▶ [Task brief]: Extract from the entries below, exactly as given, only the lines from the line containing "The FreeCAD and" to the line containing "return BEND_U + BEND_R_IN * LIP_A", both lines included.

▶ [3D code data]:
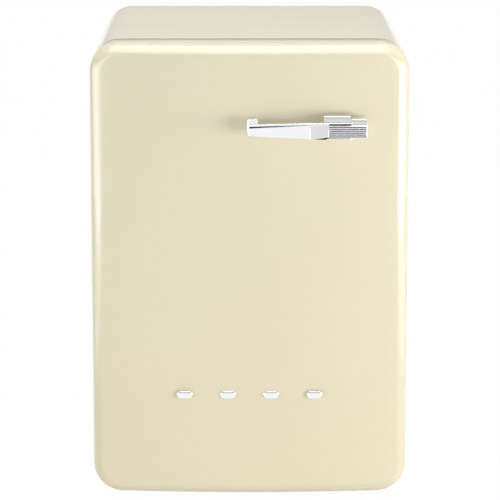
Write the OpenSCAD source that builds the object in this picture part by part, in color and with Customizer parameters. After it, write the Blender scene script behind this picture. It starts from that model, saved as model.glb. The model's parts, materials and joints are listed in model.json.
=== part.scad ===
// Small retro refrigerator, 60 cm wide, with a crowned door, an ice box and a crisper drawer.
// Millimetres. +Z is up, the door faces -Y, and the origin is on the floor, below the middle
// of the whole object with its handle.

/* [Body] */
// Width of the cabinet and of the door
body_w = 600; // [570:5:630]
// Height from the floor to the top
body_h = 885; // [865:5:925]
// Depth of the cabinet without the door
cabinet_d = 560; // [550:5:600]
// Radius of the corners seen from the front
corner_r = 55; // [45:1:60]
// Sheet thickness of the outer wrapper
shell_t = 2; // [1.5:0.25:3]
// Height of the cabinet's underside above the floor
cabinet_z = 25; // [23:1:32]
// Thickness of the front frame's sheet
frame_t = 2; // [1.5:0.25:2.5]
// Thickness of the base pan's sheet
pan_t = 2; // [1.5:0.25:3]
// Thickness of the folded rear sheet
rear_t = 1.5; // [1:0.25:2.5]

/* [Insulated walls] */
// From the outer side to the inner face of the liner
side_wall = 45; // [42:1:50]
// From the cabinet's top to the ceiling of the liner
top_wall = 47; // [42:1:55]
// From the cabinet's underside to the floor of the liner
floor_wall = 60; // [55:1:65]
// From the rear sheet to the inner face of the liner's back
rear_wall = 50; // [45:1:60]
// Depth of the recess behind the rear sheet, where the condenser hangs
rear_recess = 32; // [28:1:40]
// Wall thickness of the plastic liner
liner_t = 2.5; // [2:0.25:4]
// Radius of the liner's long corners
liner_r = 18; // [12:1:25]
// Width of the ledges that carry the shelves
ledge_w = 9; // [7:0.5:12]
// Height of the ledges that carry the shelves
ledge_h = 6; // [4:0.5:9]

/* [Compressor bay] */
// Depth of the bay from the cabinet's rear edge
bay_d = 190; // [184:1:200]
// Height of the bay above the cabinet's underside
bay_h = 210; // [205:1:220]
// Insulation between the bay and the inside
bay_wall = 38; // [34:1:44]
// Radius of the compressor's shell
compressor_r = 68; // [60:1:72]
// Height of the compressor's shell
compressor_h = 128; // [115:1:130]
// Sideways place of the compressor's axis
compressor_x = 95; // [70:5:120]
// Half the spacing of the compressor's four mounts
mount_half = 62; // [60:1:68]

/* [Door] */
// Height of the door's underside above the floor
door_z = 15; // [12:1:20]
// Thickness of the door at its edges
door_edge_t = 62; // [58:1:70]
// How far the middle of the door bulges past its edges
door_crown = 18; // [10:1:24]
// Radius that rounds the front edge of the door
door_edge_r = 22; // [16:1:26]
// Gap between the door and the cabinet
door_gap = 12; // [11:0.5:14]
// Wall thickness of the door's outer skin
skin_t = 2; // [1.5:0.25:3]
// Wall thickness of the door's inner liner
door_liner_t = 2; // [1.5:0.25:3]
// From the side of the door to the outer edge of the gasket
gasket_inset = 26; // [25:0.5:28]
// Width of the gasket
gasket_w = 16; // [12:0.5:16]
// Width of the ridge on the door liner
ridge_w = 20; // [16:1:24]
// How far the ridge stands out from the door liner
ridge_d = 35; // [30:1:40]
// From the side of the cabinet's opening to the ridge
ridge_inset = 23; // [20:1:28]

/* [Hinges] */
// From the door's side to the hinge axis
hinge_side = 15; // [14:0.5:16]
// From the door's rear face to the hinge axis
hinge_back = 10; // [9:0.5:12]
// From the door's top and bottom to the middle of each hinge
hinge_end = 80; // [70:1:110]
// Radius of the hinge pins
hinge_pin_r = 4; // [3:0.25:5]
// Thickness of the hinge arms
arm_t = 5; // [4:0.5:7]
// Half the width of the hinge arms
arm_half = 7; // [6:0.5:8]
// Height of the hinge plates and of the nylon hinge blocks
hinge_plate_h = 56; // [50:1:70]
// Thickness of the hinge plates
hinge_plate_t = 2.5; // [2:0.25:3]

/* [Handle] */
// How far the handle stands out from the middle of the door
handle_d = 42; // [38:1:50]
// Left end of the handle, from the middle of the door
handle_x = -4; // [-10:1:5]
// Length of the tapered blade
blade_l = 152; // [140:1:165]
// Length of the ribbed grip
grip_l = 72; // [60:1:80]
// From the door's top to the middle of the handle
handle_drop = 158; // [140:1:185]
// Height of the blade at its left end
blade_h_left = 21; // [16:1:24]
// Height of the blade at its right end
blade_h_right = 33; // [30:1:38]
// Thickness of the blade
blade_t = 12; // [9:0.5:14]
// Height of the ribbed grip
grip_h = 25; // [20:1:28]
// Number of ribs on the grip
rib_count = 7; // [5:1:9]
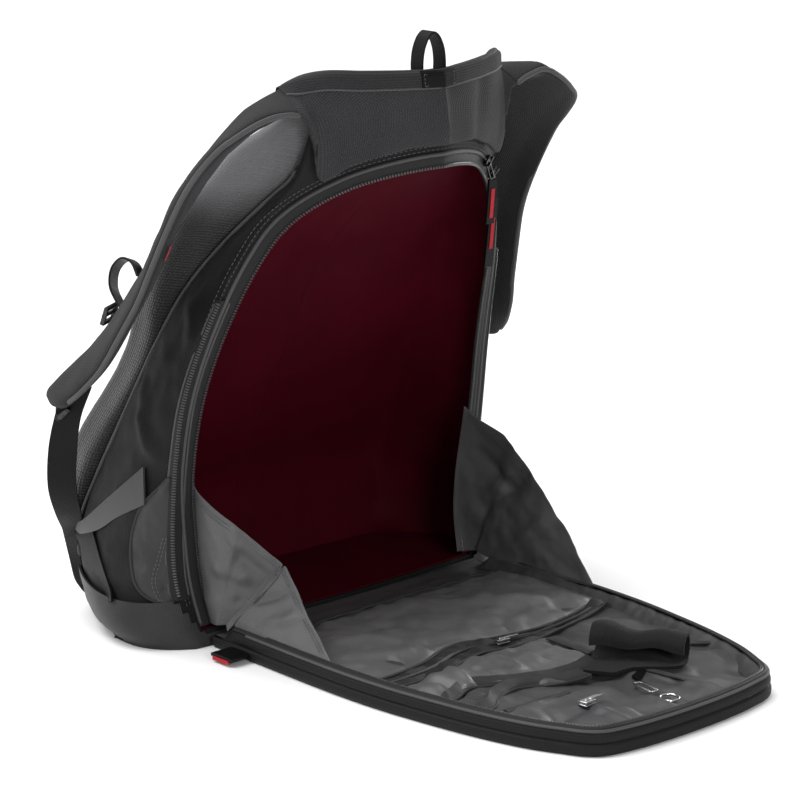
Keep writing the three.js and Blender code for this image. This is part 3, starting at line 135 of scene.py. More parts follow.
def table_at(rows, at):
    """Smooth values of a table's columns at a place in its first column."""
    last = len(rows) - 1
    after_row = next((i for i, row in enumerate(rows) if row[0] >= at), last)
    i = max(1, after_row)
    before, after = np.array(rows[i - 1], float), np.array(rows[i], float)
    span = after[0] - before[0]
    t = limited((at - before[0]) / span)
    here = (after - before) / span
    first, final = here, here
    if i > 1:
        first = ((before - rows[i - 2]) / (before[0] - rows[i - 2][0]) + here) / 2
    if i < last:
        final = ((np.array(rows[i + 1]) - after) / (rows[i + 1][0] - after[0]) + here) / 2
    bulk = before * (2 * t**3 - 3 * t**2 + 1) + after * (3 * t**2 - 2 * t**3)
    return (bulk + first * span * (t**3 - 2 * t**2 + t) + final * span * (t**3 - t**2))[1:]


@lru_cache(maxsize=None)
def body_section(z):
    """Front middle, front edge, side bulge and back edge of the bag's plan at one height."""
    lean, edge, crown, side, bend, back, deep = table_at(BODY_ROWS, limited(z / HEIGHT))
    front_y = -FRONT_LEAN * lean
    edge_x, edge_y = HALF_WIDTH * edge, front_y + 50 * crown
    back_x, back_y = HALF_WIDTH * back, edge_y + 128 * deep
    return front_y, edge_x, edge_y, back_x, back_y, SIDE_HALF_WIDTH * side, edge_y + (back_y - edge_y) * bend


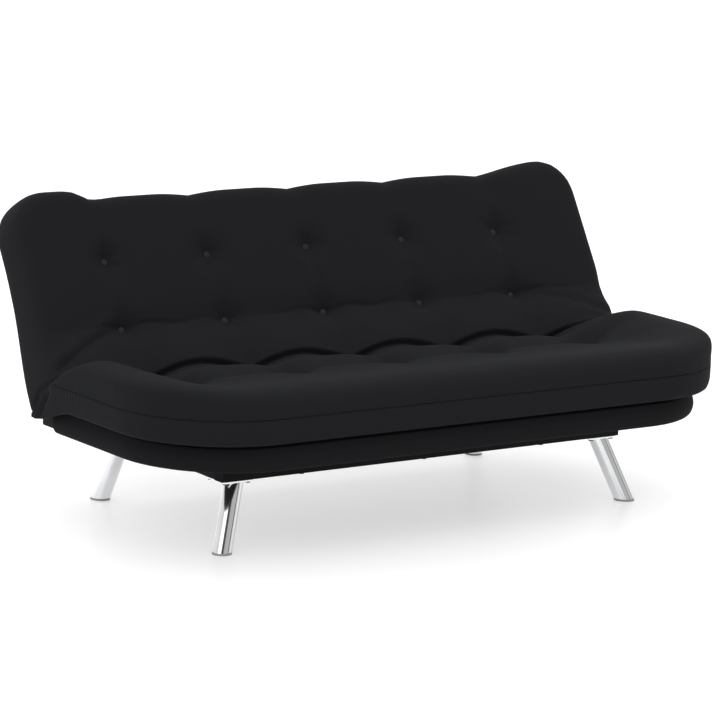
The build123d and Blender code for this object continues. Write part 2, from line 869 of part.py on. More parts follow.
def rail_plugs():
    """Plastic plugs over the open ends of the long under-rails."""
    with BuildPart() as plugs:
        for out in (rail_front_out, rail_rear_out):
            for x in (-under_length / 2 - plug_thickness, under_length / 2):
                with BuildSketch(along_x(seat_deck, x, out, rail_middle)):
                    RectangleRounded(under_rail_width, under_rail_height, tube_corner)
                extrude(amount=plug_thickness)
    return plugs


# ---- sub-parts -------------------------------------------------------------------------------

sides = {"left": -1, "right": 1}
ends = {"front": -1, "rear": 1}

# legs, glides and under-frame
plate_planes = []
for end_name, end in ends.items():
    for side_name, side in sides.items():
        plate_z = leg_height - leg_plate_thickness
        plate_planes += [head_plane_below(x, y, plate_z) for x, y in plate_screw_places(side, end)]
        save(leg(side, end), "leg_" + end_name + "_" + side_name)
        save(glide(side, end), "glide_" + end_name + "_" + side_name)
save(screws(plate_planes, plate_screw_length), "leg_screws")

frame_planes = [head_plane_below(x, y, leg_height) for x, y in frame_screw_places()]
save(screws(frame_planes, frame_screw_length), "frame_screws")


def drill_under(sub_part):
    """Holes for the screws that come up from below."""
    return drill(drill(sub_part, plate_planes, plate_screw_length), frame_planes, frame_screw_length)


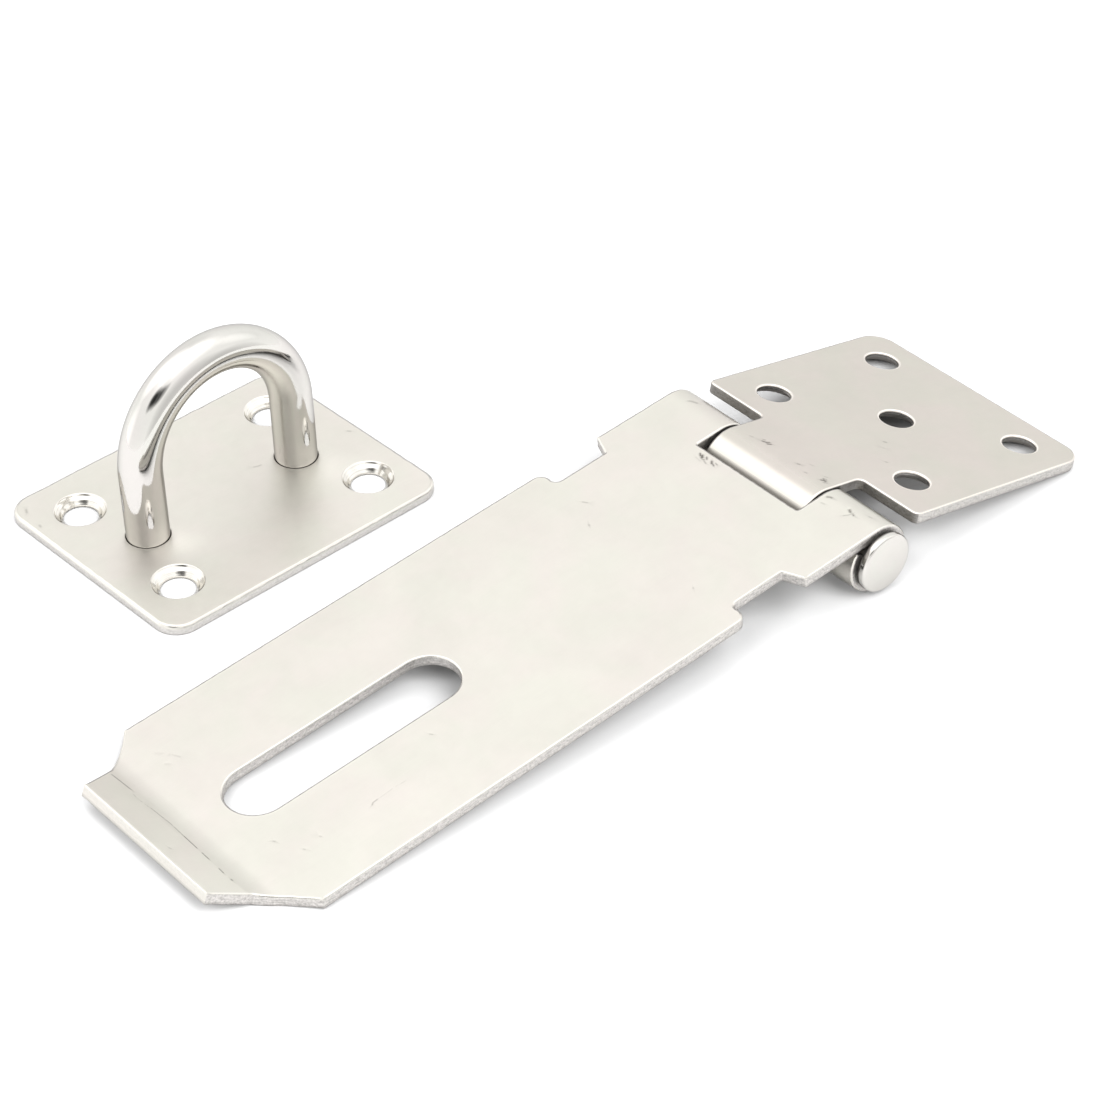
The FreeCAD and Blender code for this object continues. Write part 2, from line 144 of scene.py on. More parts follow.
def developed(u):
    """Plan distance from the hinge to distance along the strap's outer face."""
    if u <= BEND_U:
        return u
    if u <= BEND_U + BEND_R_IN * math.sin(LIP_A):
        return BEND_U + BEND_R_IN * math.asin((u - BEND_U) / BEND_R_IN)
    return BEND_U + BEND_R_IN * LIP_A + (u - BEND_U - BEND_R_IN * math.sin(LIP_A)) / math.cos(LIP_A)


# ------------------------------------------------------------- outlines in plan
def arc_through(a, m, b, step=0.28):
    """Points from a to b on the circle through a, m and b, a left out."""
    (ax, ay), (mx, my), (bx, by) = a, m, b
    d = 2 * (ax * (my - by) + mx * (by - ay) + bx * (ay - my))
    if abs(d) < 1e-9:
        return [b]
    ux = ((ax * ax + ay * ay) * (my - by) + (mx * mx + my * my) * (by - ay) + (bx * bx + by * by) * (ay - my)) / d
    uy = ((ax * ax + ay * ay) * (bx - mx) + (mx * mx + my * my) * (ax - bx) + (bx * bx + by * by) * (mx - ax)) / d
    r = math.hypot(ax - ux, ay - uy)
    t0, tm, t1 = (math.atan2(y - uy, x - ux) for x, y in (a, m, b))
    def norm(t):
        return t % (2 * math.pi)
    if norm(tm - t0) > norm(t1 - t0):
        sweep = norm(t1 - t0) - 2 * math.pi
    else:
        sweep = norm(t1 - t0)
    n = max(3, int(abs(sweep) * r / step))
    return [(ux + r * math.cos(t0 + sweep * k / n), uy + r * math.sin(t0 + sweep * k / n)) for k in range(1, n + 1)]


def soften(pts, radii=0.22, limit=14.0, n=5):
    """Round each true corner of a closed outline; radii is one number or a list."""
    out = []
    N = len(pts)
    for i in range(N):
        p, a, b = (np.array(pts[k % N], float) for k in (i, i - 1, i + 1))
        r = radii if not isinstance(radii, (list, tuple)) else radii[i]
        d1, d2 = p - a, b - p
        l1, l2 = np.hypot(*d1), np.hypot(*d2)
        d1, d2 = d1 / l1, d2 / l2
        turn = math.acos(max(-1.0, min(1.0, float(d1 @ d2))))
        if math.degrees(turn) < limit or r <= 0:
            out.append(tuple(p))
            continue
        cut = min(r * math.tan(turn / 2), 0.48 * l1, 0.48 * l2)
        r = cut / math.tan(turn / 2)
        sign = 1.0 if d1[0] * d2[1] - d1[1] * d2[0] > 0 else -1.0
        c = p - d1 * cut + sign * r * np.array([-d1[1], d1[0]])
        s0 = p - d1 * cut - c
        k_n = max(n, int(turn * r / 0.22))
        for k in range(k_n + 1):
            t = sign * turn * k / k_n
            out.append((c[0] + s0[0] * math.cos(t) - s0[1] * math.sin(t),
                        c[1] + s0[0] * math.sin(t) + s0[1] * math.cos(t)))
    return out


def resample(pts, step=0.30):
    out = []
    N = len(pts)
    for i in range(N):
        a, b = np.array(pts[i], float), np.array(pts[(i + 1) % N], float)
        l = np.hypot(*(b - a))
        if l < 1e-7:
            continue
        k = max(1, int(math.ceil(l / step)))
        for j in range(k):
            out.append(tuple(a + (b - a) * j / k))
    return np.array(out)


def circle(cx, cy, r, n, clockwise=True):
    s = -1.0 if clockwise else 1.0
    return np.array([(cx + r * math.cos(s * 2 * math.pi * k / n), cy + r * math.sin(s * 2 * math.pi * k / n)) for k in range(n)])


def strap_outline():
    def side(s):
        """From the lip's end to the hinge's notch on one side, s = +1 or -1."""
        sc = SCALLOP_POS if s > 0 else SCALLOP_NEG
        end = LIP_END_POS if s > 0 else LIP_END_NEG
        q = [(-developed(p[0]), s * p[1]) for p in sc]
        pts = [(-(BEND_U + BEND_R_IN * LIP_A + LIP_LEN), s * end), q[2]]
        pts += arc_through(q[2], q[1], q[0])
        pts.append((-NOTCH_FULL_U, s * STRAP_HALF_W))
        m = NOTCH_MID
        er = ((NOTCH_FULL_U - m[0]) ** 2 + (STRAP_HALF_W - m[1]) ** 2) / (2 * (STRAP_HALF_W - m[1]))
        ph = math.asin(min(1.0, (NOTCH_FULL_U - m[0]) / er))
        e = (-(NOTCH_FULL_U - er * math.sin(ph / 2)), s * (STRAP_HALF_W - er * (1 - math.cos(ph / 2))))
        pts += arc_through((-NOTCH_FULL_U, s * STRAP_HALF_W), e, (-m[0], s * m[1]), 0.2)
        cr = ((m[0] - NOTCH_END_U) ** 2 + (m[1] - NOTCH_HALF_W) ** 2) / (2 * (m[1] - NOTCH_HALF_W))
        th = math.asin(min(1.0, (m[0] - NOTCH_END_U) / cr))
        e = (-(NOTCH_END_U + cr * math.sin(th / 2)), s * (NOTCH_HALF_W + cr * (1 - math.cos(th / 2))))
        pts += arc_through((-m[0], s * m[1]), e, (-NOTCH_END_U, s * NOTCH_HALF_W), 0.2)
        pts.append((-NOTCH_IN_U, s * NOTCH_HALF_W))
        pts.append((-NOTCH_OUT_U, s * HINGE_HALF_W))
        return pts
    low = side(-1)
    high = side(1)
    mid = [(CURL_LEN, -HINGE_HALF_W), (CURL_LEN, CUT_Y[0]), (-CUT_U, CUT_Y[0]),
           (-CUT_U, CUT_Y[1]), (CURL_LEN, CUT_Y[1]), (CURL_LEN, HINGE_HALF_W)]
    pts = low + mid + high[::-1]
    return resample(soften(pts, 0.24), 0.30)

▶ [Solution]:
The FreeCAD and Blender code for this object continues. Write part 2, from line 144 of scene.py on. More parts follow.
def developed(u):
    """Plan distance from the hinge to distance along the strap's outer face."""
    if u <= BEND_U:
        return u
    if u <= BEND_U + BEND_R_IN * math.sin(LIP_A):
        return BEND_U + BEND_R_IN * math.asin((u - BEND_U) / BEND_R_IN)
    return BEND_U + BEND_R_IN * LIP_A + (u - BEND_U - BEND_R_IN * math.sin(LIP_A)) / math.cos(LIP_A)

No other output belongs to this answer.